Airbus Canada won a 150-aircraft A220-300 order from AirAsia, the largest single firm order in the model's history and a major boost for the Mirabel plant in Quebec. The jets, listed at $91.5 million each, will be assembled in Mirabel with first delivery expected in Q1 2028, supporting Airbus's path toward 13 planes per month by early 2028. The deal is positive for Airbus Canada, Quebec aerospace jobs, and Canada-Malaysia trade ties, though profitability and production execution risks remain.

Analysis

This order is a demand signal, but the market should focus less on headline backlog and more on whether it meaningfully de-risks the Mirabel production ramp. The real second-order effect is that a large single-customer commitment can justify supplier prepayments and longer-dated component contracts, which is exactly what Airbus Canada needs to push utilization toward its breakeven zone over the next 24-36 months.
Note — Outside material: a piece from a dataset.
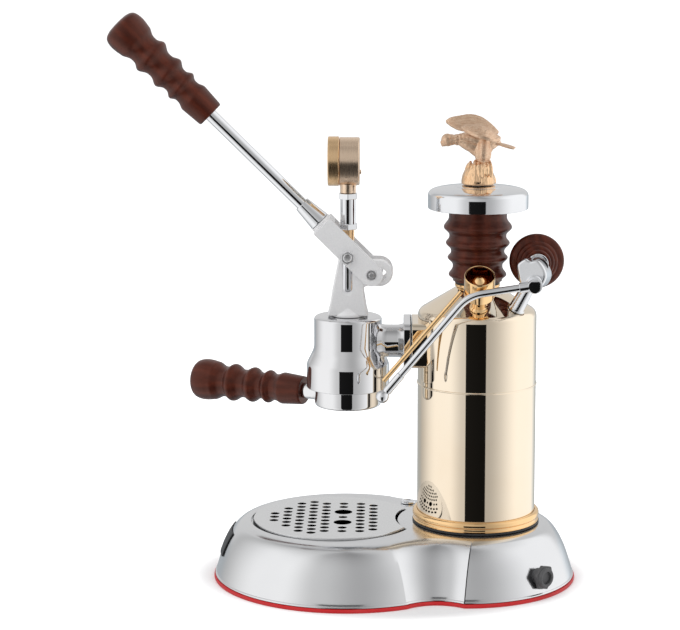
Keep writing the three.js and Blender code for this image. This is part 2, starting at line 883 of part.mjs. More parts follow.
// Element: flange under the boiler floor, a loop of rod on two legs and two studs below
function makeHeatingElement() {
  const flangeTop = boilerFoot - gap;
  const flangeBottom = flangeTop - elementFlangeThickness * 0.42;
  const flange = rod(elementFlange, flangeBottom, flangeTop, midSides);
  const plugTop = boilerFoot + elementFlangeThickness;
  const plug = rod(elementHole - gap, flangeBottom - elementFlangeThickness, plugTop, midSides);
  const loopZ = boilerFoot + elementHeight;
  const loop = new THREE.TorusGeometry(elementLoopRadius, elementRod, tinySides, smallSides)
    .translate(0, 0, loopZ);
  const pieces = [plug, loop];
  for (const angle of [-elementLegAngle, elementLegAngle]) {
    const x = -elementLoopRadius * Math.cos(angle);
    const y = elementLoopRadius * Math.sin(angle);
    const leg = rod(elementRod * 0.95, flangeTop, loopZ, tinySides).translate(x, y, 0);
    const stud = rod(elementRod * 0.5, flangeBottom - elementStudLength, flangeTop, tinySides)
      .translate(x, y, 0);
    pieces.push(leg, stud);
  }
  return join(flange, ...pieces);
}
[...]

If execution improves, the operating leverage is substantial; if it doesn’t, the order just stretches out a capital-intensive backlog without fixing margin structure. The main competitive beneficiary is not just Airbus, but the narrow-body ecosystem tied to the A220’s industrial base: engines, landing gear, interiors, and Quebec aerospace labor. That said, the order may pull share from larger single-aisle alternatives at the margin, especially for airlines trying to optimize fuel burn and stage-length economics in a higher-jet-fuel regime. The more interesting loser is any OEM relying on stretched replacement cycles; this reinforces that fleet modernization can resume even in a soft macro if route economics force it. The contrarian issue is timing. Deliveries starting in 2028 mean near-term P&L impact is limited, while headline enthusiasm may overstate current earnings relevance. Consensus may also be underpricing execution risk: Airbus Canada still needs sustained monthly output gains over several years, and any supplier bottleneck would delay revenue recognition and keep profitability lagging. For investors, the trade is more about sentiment and optionality than immediate fundamentals. The best setup is to use strength in Quebec aerospace names and related suppliers as a catalyst-driven trade, while remaining cautious on direct exposure to the program until production milestones are visible. The risk/reward improves if Airbus demonstrates a credible path from sub-scale output to double-digit monthly production by early 2028.